Before the revolution, the most the opposition could hope for were clean voter registration lists, or authenticating identity with the national ID number. These measures were finally introduced after the revolution, in addition to numerous guarantees for the integrity of polls, including judicial supervision, an autonomous committee to supervise and run the elections, and live broadcasting of the polling process.

- The revolution succeeded in changing many governing political and legal frameworks. Above all, it brought a constitution that restricted the powers of the presidency, created a balance between the branches of government, and established rules for political plurality and the peaceful rotation of authority.

The benefits of this cannot be overstated as most of the problems that afflicted Egypt before the revolution came by way of the perpetuity of the ruler for life, around who gathered a clique of corrupt cronies. This paved the way for nepotism instead of competence, a ruthless security apparatus that deviated from its original function, the growth of monopolies, and the ever-widening gulf between classes.

- The revolution exposed many for their hypocrisies and deceptions. As political developments unfolded, people could see the players on both sides of the fence, the schemers who put their own interests above the welfare of the nation, the machinations of those who used every trick in the book to hold on to posts or wealth they had wrongfully obtained.

In spite of the foregoing, it is impossible to draw up a final balance sheet of the gains and losses of the January revolution after only five years. Nor can anyone say, at this point, that a particular loss is a permanent loss, or that a certain gain has been won and that’s the end of it.
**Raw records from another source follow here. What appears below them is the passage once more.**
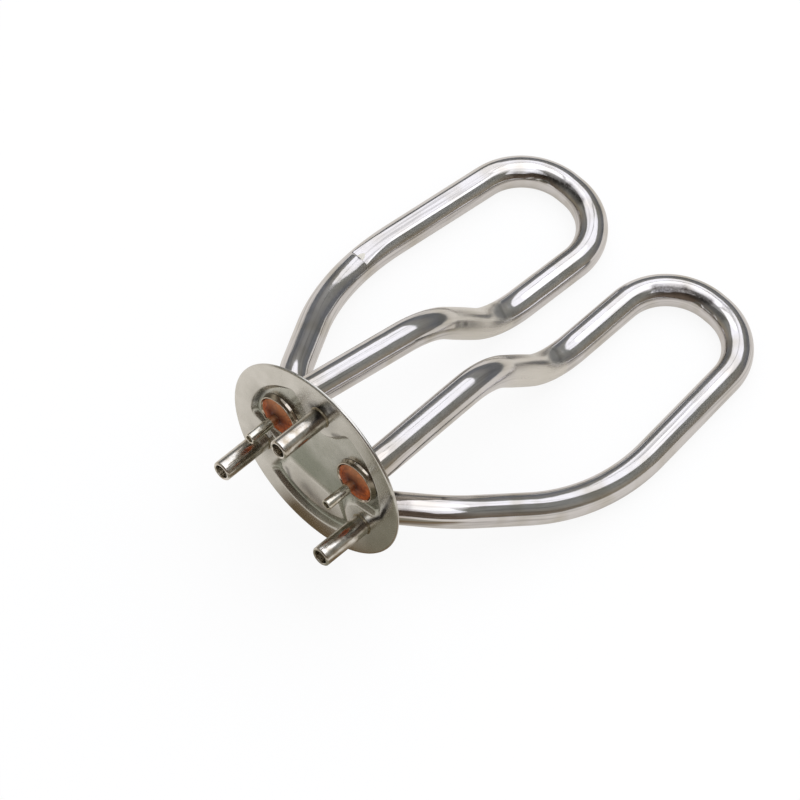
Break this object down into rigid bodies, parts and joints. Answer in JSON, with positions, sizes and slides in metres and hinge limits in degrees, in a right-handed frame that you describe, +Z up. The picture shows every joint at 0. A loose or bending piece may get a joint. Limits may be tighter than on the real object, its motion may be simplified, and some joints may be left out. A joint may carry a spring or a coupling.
{
  "type": "tubular heating element",
  "caption": "Immersion heating element: a pressed round head plate with hollow fixing studs and sealed terminal pins carries one bent sheath tube in a pair of hairpin loops.",
  "frame": {"origin": "centre of the round head plate, on the dry face of its flat rim", "axes": "+X to the right when looking at the dry side, +Y from the plate into the water along the tubes, +Z up, towards the single stud"},
  "size_m": [0.0888, 0.1259, 0.0512],
  "materials": {
    "plate_steel": "satin pressed stainless steel",
    "sheath_plating": "bright plated tube, dull where it was pressed",
    "stud_steel": "bright turned steel",
    "terminal_steel": "bright plated steel",
    "seal_silicone": "glossy orange-red silicone",
    "bead_ceramic": "matt fired ceramic",
    "magnesia_powder": "packed white powder",
    "winding_wire": "oxidised resistance wire",
    "braze_metal": "dull silver braze"
  },
  "bodies": {
    "root": {"head_plate": "plate_steel", "sheath_tube": "sheath_plating", "magnesia_fill": "magnesia_powder", "resistance_coil": "winding_wire", "terminal_pin_left": "terminal_steel", "end_seal_left": "seal_silicone", "insulating_bead_left": "bead_ceramic", "leg_braze_left": "braze_metal", "terminal_pin_right": "terminal_steel", "end_seal_right": "seal_silicone", "insulating_bead_right": "bead_ceramic", "leg_braze_right": "braze_metal", "fixing_stud_top": "stud_steel", "stud_braze_top": "braze_metal", "fixing_stud_left": "stud_steel", "stud_braze_left": "braze_metal", "fixing_stud_right": "stud_steel", "stud_braze_right": "braze_metal", "return_braze": "braze_metal"}
  },
  "joints": []
}
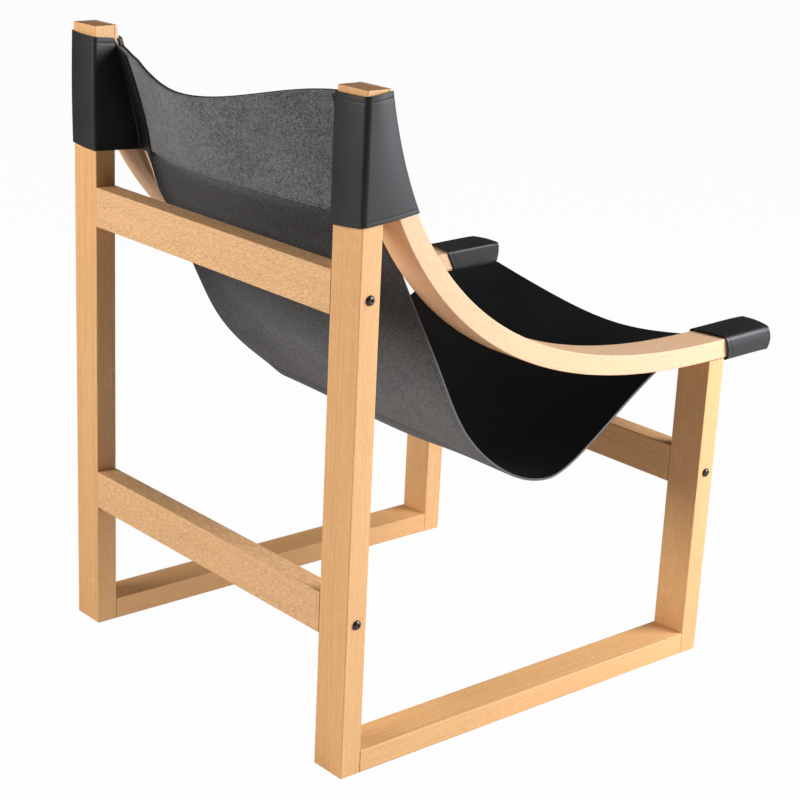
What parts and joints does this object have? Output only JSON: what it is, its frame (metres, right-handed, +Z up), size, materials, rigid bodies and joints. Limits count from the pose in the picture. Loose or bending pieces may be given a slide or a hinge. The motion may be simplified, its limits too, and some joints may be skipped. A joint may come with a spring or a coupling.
{
  "type": "lounge chair",
  "caption": "Lounge chair with two timber side frames, curved arms and bolted cross rails, and a black leather sling hung between them.",
  "frame": {"origin": "on the floor at the middle of the chair's footprint box", "axes": "+Z up, -Y the way a sitter faces, +X the sitter's left"},
  "size_m": [0.587, 0.7632, 0.81],
  "materials": {
    "oak": "planed light oak, oiled",
    "dowel_wood": "plain beech, unfinished",
    "hide_grain": "smooth black grain side, soft sheen",
    "hide_suede": "matt suede flesh side, charcoal",
    "dark_steel": "black oxide, satin",
    "zinc_steel": "zinc plated"
  },
  "bodies": {
    "root": {"rear_post_right": "oak", "front_leg_right": "oak", "floor_runner_right": "oak", "arm_right": "oak", "post_tenon_right": "dowel_wood", "leg_tenon_right": "dowel_wood", "arm_tenon_right": "dowel_wood", "arm_dowel_right_1": "dowel_wood", "arm_dowel_right_2": "dowel_wood", "rear_post_left": "oak", "front_leg_left": "oak", "floor_runner_left": "oak", "arm_left": "oak", "post_tenon_left": "dowel_wood", "leg_tenon_left": "dowel_wood", "arm_tenon_left": "dowel_wood", "arm_dowel_left_1": "dowel_wood", "arm_dowel_left_2": "dowel_wood", "upper_rear_rail": "oak", "upper_rear_rail_right_bolt": "dark_steel", "upper_rear_rail_right_nut": "zinc_steel", "upper_rear_rail_right_lower_dowel": "dowel_wood", "upper_rear_rail_right_upper_dowel": "dowel_wood", "upper_rear_rail_left_bolt": "dark_steel", "upper_rear_rail_left_nut": "zinc_steel", "upper_rear_rail_left_lower_dowel": "dowel_wood", "upper_rear_rail_left_upper_dowel": "dowel_wood", "lower_rear_rail": "oak", "lower_rear_rail_right_bolt": "dark_steel", "lower_rear_rail_right_nut": "zinc_steel", "lower_rear_rail_right_lower_dowel": "dowel_wood", "lower_rear_rail_right_upper_dowel": "dowel_wood", "lower_rear_rail_left_bolt": "dark_steel", "lower_rear_rail_left_nut": "zinc_steel", "lower_rear_rail_left_lower_dowel": "dowel_wood", "lower_rear_rail_left_upper_dowel": "dowel_wood", "front_rail": "oak", "front_rail_right_bolt": "dark_steel", "front_rail_right_nut": "zinc_steel", "front_rail_right_lower_dowel": "dowel_wood", "front_rail_right_upper_dowel": "dowel_wood", "front_rail_left_bolt": "dark_steel", "front_rail_left_nut": "zinc_steel", "front_rail_left_lower_dowel": "dowel_wood", "front_rail_left_upper_dowel": "dowel_wood", "sling_panel": "hide_grain", "back_band": "hide_suede", "rear_sleeve_right": "hide_grain", "rear_sleeve_left": "hide_grain", "front_sleeve_right": "hide_grain", "front_sleeve_left": "hide_grain"}
  },
  "joints": []
}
The arc of the first revolution began on 25 January 2011, but it has not closed yet.

This we have learned from the histories of other nations that have experienced major revolutions. There, too, revolutions were turned against, cursed as conspiracies, and blamed for chaos and destruction, even though the regimes that had triggered the revolutions were the source of the chaos and destruction.

Eventually, people realised the truth, regained their awareness and revived their faith and belief in the need for change for the better, at which point the balances shifted. The January revolution is no exception to this, as the times ahead will tell.

The writer is a novelist and socio-political researcher.